- [Given material]
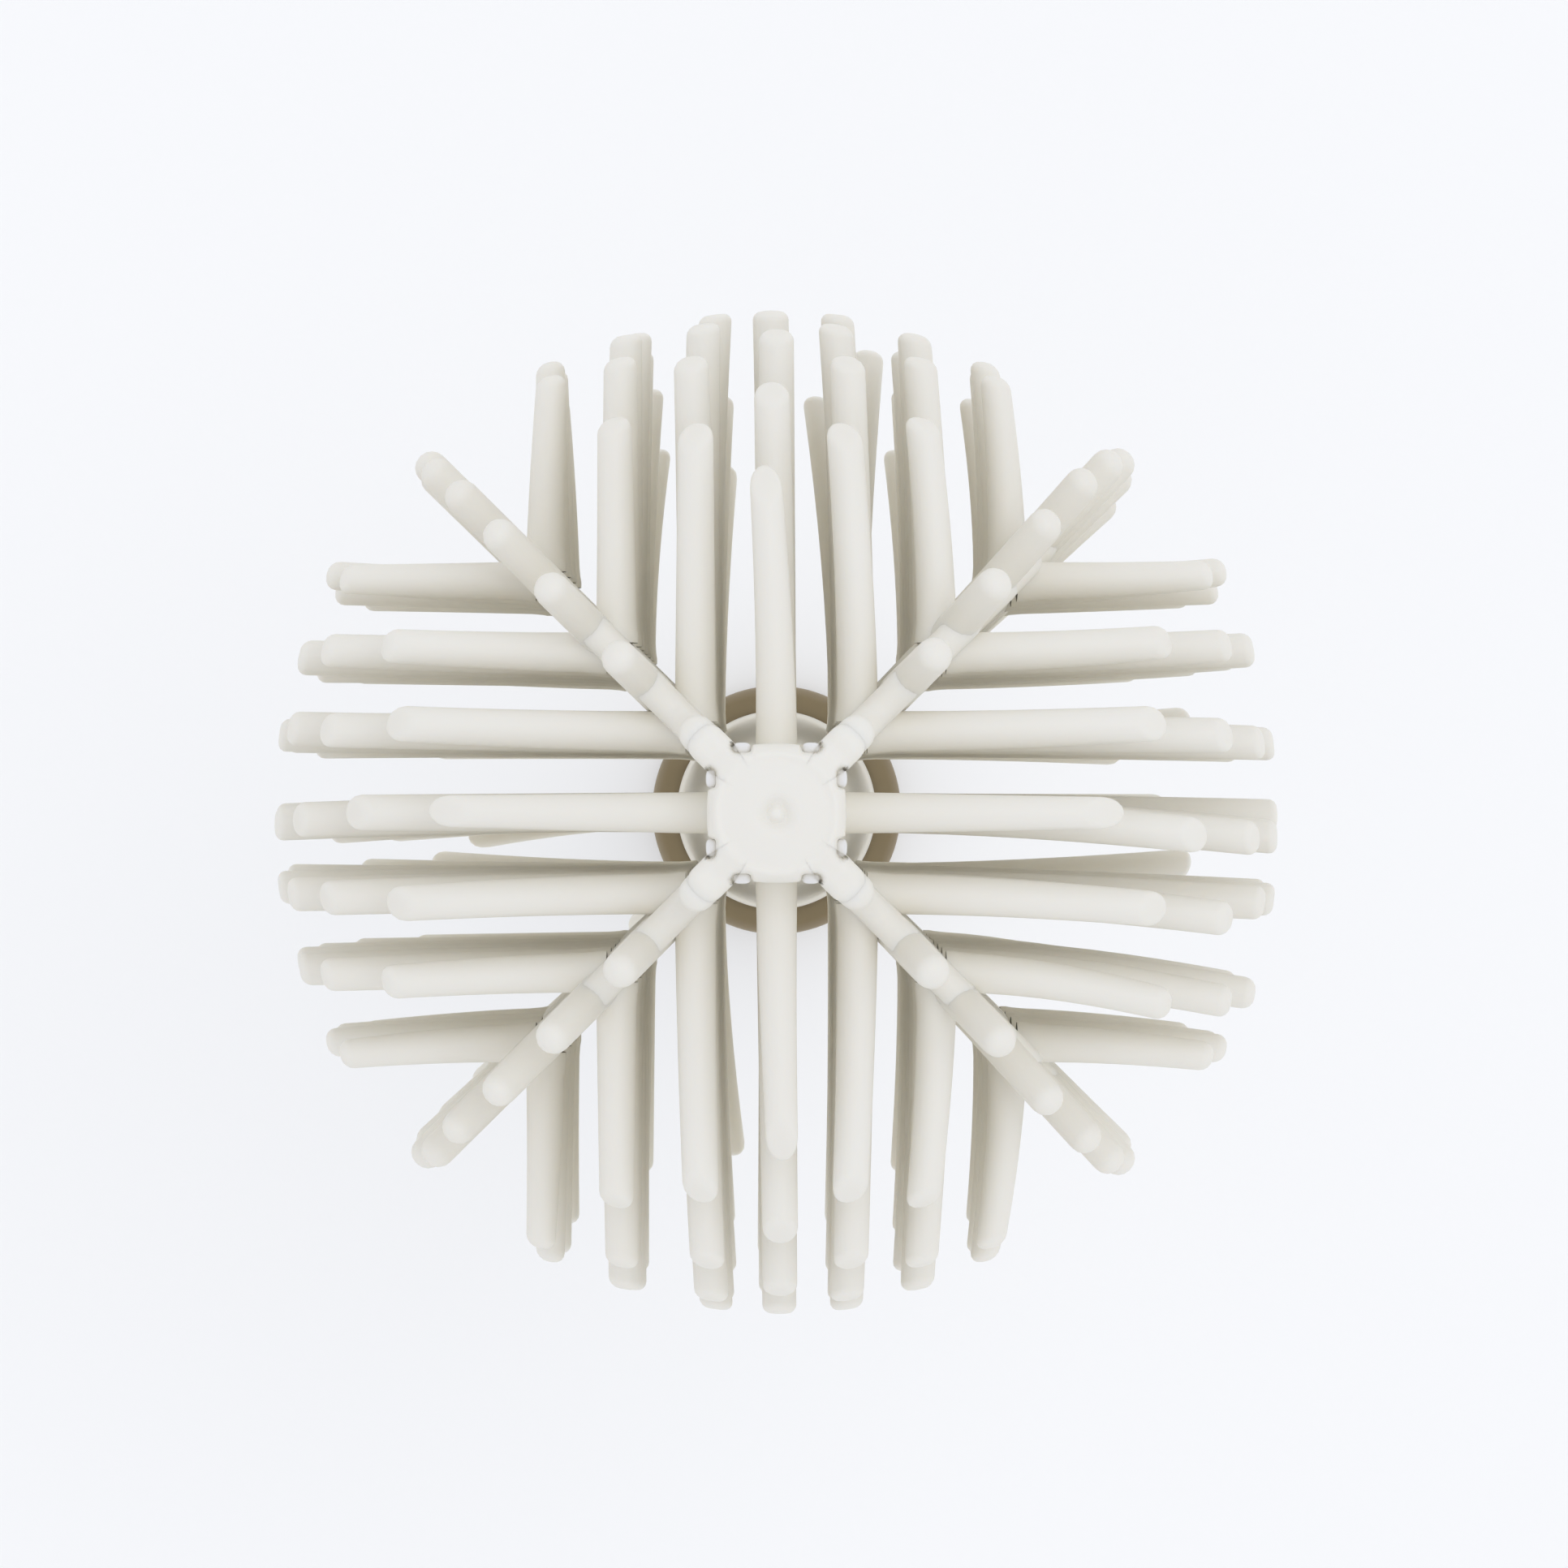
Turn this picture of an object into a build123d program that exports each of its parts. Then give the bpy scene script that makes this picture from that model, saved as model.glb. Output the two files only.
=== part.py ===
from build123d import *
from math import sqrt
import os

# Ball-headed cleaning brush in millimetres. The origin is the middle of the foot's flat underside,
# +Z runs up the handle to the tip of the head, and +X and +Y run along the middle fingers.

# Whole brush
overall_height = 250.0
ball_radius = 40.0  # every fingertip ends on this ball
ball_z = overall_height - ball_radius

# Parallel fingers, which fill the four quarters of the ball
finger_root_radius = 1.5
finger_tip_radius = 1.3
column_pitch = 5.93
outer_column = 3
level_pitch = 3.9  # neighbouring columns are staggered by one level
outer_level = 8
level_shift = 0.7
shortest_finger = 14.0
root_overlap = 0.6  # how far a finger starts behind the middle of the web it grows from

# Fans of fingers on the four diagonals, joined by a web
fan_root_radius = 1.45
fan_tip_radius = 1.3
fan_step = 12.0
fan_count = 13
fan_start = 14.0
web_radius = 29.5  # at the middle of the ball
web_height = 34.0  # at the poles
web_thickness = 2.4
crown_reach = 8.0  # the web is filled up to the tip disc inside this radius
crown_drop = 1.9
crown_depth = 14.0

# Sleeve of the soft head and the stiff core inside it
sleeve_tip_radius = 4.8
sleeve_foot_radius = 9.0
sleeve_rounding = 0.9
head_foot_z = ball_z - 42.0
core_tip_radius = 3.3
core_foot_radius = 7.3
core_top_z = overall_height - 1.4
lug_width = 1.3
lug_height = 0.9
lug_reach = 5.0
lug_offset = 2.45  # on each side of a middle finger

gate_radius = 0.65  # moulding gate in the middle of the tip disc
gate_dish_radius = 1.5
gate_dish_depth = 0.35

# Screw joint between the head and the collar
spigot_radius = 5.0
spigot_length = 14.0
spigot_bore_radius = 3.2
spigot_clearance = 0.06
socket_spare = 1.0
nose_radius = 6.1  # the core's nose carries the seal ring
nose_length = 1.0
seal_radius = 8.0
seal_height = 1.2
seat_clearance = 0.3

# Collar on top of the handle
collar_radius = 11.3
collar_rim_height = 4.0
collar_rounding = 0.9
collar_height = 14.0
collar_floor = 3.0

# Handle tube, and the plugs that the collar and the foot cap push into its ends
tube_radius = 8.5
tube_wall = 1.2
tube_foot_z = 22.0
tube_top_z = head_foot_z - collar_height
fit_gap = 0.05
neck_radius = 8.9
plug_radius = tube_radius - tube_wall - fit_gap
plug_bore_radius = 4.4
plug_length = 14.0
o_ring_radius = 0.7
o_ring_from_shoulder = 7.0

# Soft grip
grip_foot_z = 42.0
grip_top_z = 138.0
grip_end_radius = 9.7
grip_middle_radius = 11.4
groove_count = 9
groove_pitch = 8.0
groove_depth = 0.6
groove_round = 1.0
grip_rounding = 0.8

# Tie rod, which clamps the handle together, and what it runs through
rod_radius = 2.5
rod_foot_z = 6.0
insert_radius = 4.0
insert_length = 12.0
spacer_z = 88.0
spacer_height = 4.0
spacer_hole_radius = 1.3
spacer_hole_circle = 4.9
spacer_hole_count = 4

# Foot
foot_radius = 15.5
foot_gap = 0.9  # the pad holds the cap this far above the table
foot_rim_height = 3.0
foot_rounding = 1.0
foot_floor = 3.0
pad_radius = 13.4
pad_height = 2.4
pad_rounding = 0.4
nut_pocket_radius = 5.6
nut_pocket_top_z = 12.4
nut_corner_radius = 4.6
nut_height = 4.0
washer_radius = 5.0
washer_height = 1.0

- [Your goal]
All lines in the data that contain the word "this" should be copied.

- [Exercise result]
Turn this picture of an object into a build123d program that exports each of its parts. Then give the bpy scene script that makes this picture from that model, saved as model.glb. Output the two files only.
ball_radius = 40.0  # every fingertip ends on this ball
crown_reach = 8.0  # the web is filled up to the tip disc inside this radius
foot_gap = 0.9  # the pad holds the cap this far above the table